Literature: Frankfurter Salon, Frankfurt a. M. 1965, cat. no. 106; Bernard Schultze, Kestner-Gesellschaft, Hannover / Badischer Kunstverein, Karlsruhe, 1966, p. 69, cat. no. 112; Bernard Schultze, Städtisches Museum Schloss Morsbroich, Leverkusen 1966, cat. no. 112; Hans-Jürgen Müller, Kunst kommt nicht von Können, Nuremberg 1976, p. 142; Stephan Diederich / Barbara Herrmann (eds.), Bernard Schultze. Verzeichnis der Werke, vol. II: 1939 to 1989, Munich 2015, p. 358.

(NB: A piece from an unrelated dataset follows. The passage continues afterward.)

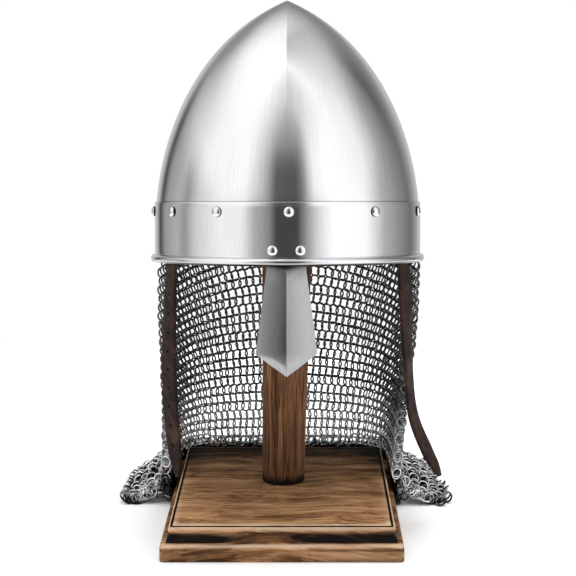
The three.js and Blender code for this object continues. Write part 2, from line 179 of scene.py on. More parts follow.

The wall relief "Rotes Dornröschen auf Schwarz" (Red Sleeping Beauty on Black) from 1963-65 is an exquisite early example of the emancipation of pictorial means from the painting ground into space, created with a wide variety of materials such as wire, papier-mâché, textiles, polyester, putty, and paint. Bernard Schultze's fantasy-inspiring works, initially reminiscent of sprawling landscapes and grimacing countenances, subsequently lead on to the world of the "Migofs," freely invented entities and artistic creatures that exist for him like creatures of nature. The works, almost always colorful and rich in detail, produced in meticulous technique, always arouse the most diverse associations in the viewer. As wall works, they resemble sculptures growing into the room, their core volume dissolved. Bernard Schultze is one of the most important representatives of German Informel. His paintings of the 1950s, however, differ from the works of his colleagues and are often described as "lyrically abstract." They are overgrown landscapes, with relief-like superimpositions of layers of paint, in which forms and colors gradually penetrate forward into space and gradually seem to outgrow the canvas. These seizures of space then culminate in the so-called "Migofs" created since 1961, which detach themselves from the picture surface as fully sculptural reliefs and stand in space.